┏━━

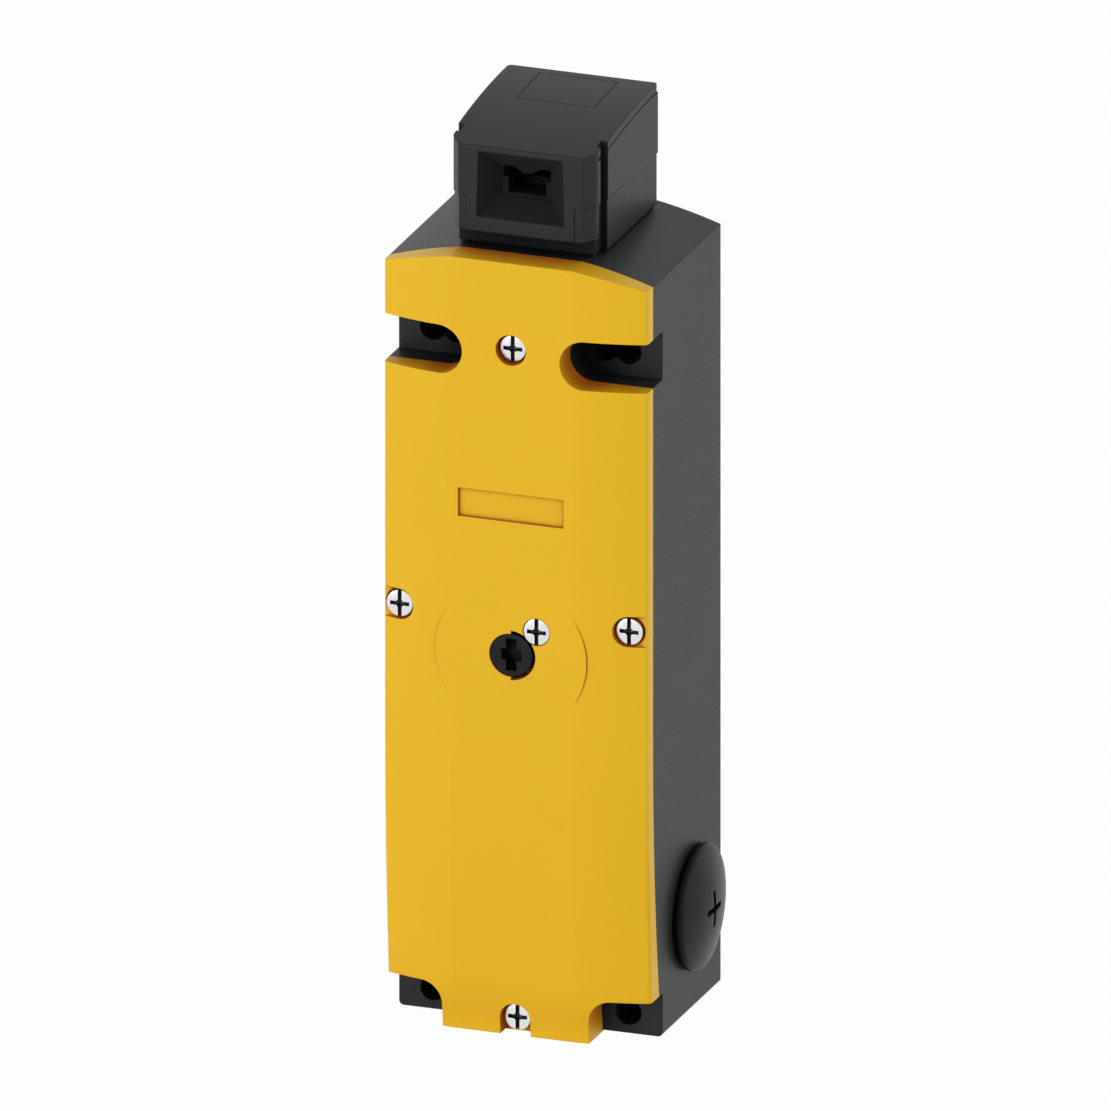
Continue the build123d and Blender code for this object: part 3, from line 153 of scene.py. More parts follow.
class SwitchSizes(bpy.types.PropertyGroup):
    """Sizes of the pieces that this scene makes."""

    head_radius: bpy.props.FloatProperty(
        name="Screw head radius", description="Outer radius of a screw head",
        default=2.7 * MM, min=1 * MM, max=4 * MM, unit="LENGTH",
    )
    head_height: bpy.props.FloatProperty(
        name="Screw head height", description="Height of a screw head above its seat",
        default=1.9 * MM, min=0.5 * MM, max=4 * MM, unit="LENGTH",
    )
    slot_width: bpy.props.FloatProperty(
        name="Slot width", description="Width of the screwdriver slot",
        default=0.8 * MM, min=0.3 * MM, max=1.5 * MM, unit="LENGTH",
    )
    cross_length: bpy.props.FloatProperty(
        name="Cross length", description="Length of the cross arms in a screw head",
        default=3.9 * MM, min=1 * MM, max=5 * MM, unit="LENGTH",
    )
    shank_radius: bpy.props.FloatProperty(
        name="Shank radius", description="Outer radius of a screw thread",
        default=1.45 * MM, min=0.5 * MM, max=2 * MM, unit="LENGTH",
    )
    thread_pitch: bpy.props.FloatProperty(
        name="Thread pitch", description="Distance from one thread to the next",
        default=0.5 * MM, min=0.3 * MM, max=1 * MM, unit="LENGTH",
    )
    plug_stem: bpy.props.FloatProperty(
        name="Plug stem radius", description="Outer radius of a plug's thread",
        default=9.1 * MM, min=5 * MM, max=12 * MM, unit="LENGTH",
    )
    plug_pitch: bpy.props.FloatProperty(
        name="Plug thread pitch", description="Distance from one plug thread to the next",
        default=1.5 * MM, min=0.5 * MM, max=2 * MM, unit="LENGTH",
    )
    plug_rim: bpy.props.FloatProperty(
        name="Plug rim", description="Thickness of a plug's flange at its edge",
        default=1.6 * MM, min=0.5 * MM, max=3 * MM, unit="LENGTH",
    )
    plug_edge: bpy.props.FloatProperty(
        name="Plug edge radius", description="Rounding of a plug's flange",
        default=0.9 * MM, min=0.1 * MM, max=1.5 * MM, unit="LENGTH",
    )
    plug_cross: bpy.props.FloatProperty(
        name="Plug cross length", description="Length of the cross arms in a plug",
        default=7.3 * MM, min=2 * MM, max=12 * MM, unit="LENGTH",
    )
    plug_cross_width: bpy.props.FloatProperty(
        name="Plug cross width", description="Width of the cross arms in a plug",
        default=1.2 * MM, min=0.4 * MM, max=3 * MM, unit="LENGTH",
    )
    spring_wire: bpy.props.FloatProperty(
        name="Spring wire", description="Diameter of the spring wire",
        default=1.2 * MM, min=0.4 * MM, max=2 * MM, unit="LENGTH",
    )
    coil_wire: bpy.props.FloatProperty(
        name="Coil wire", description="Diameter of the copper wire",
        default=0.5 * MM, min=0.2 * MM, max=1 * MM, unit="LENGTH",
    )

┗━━

Exercise instructions - Extract every line containing the string "this" from the material.

Answer to the exercise -
Continue the build123d and Blender code for this object: part 3, from line 153 of scene.py. More parts follow.
    """Sizes of the pieces that this scene makes."""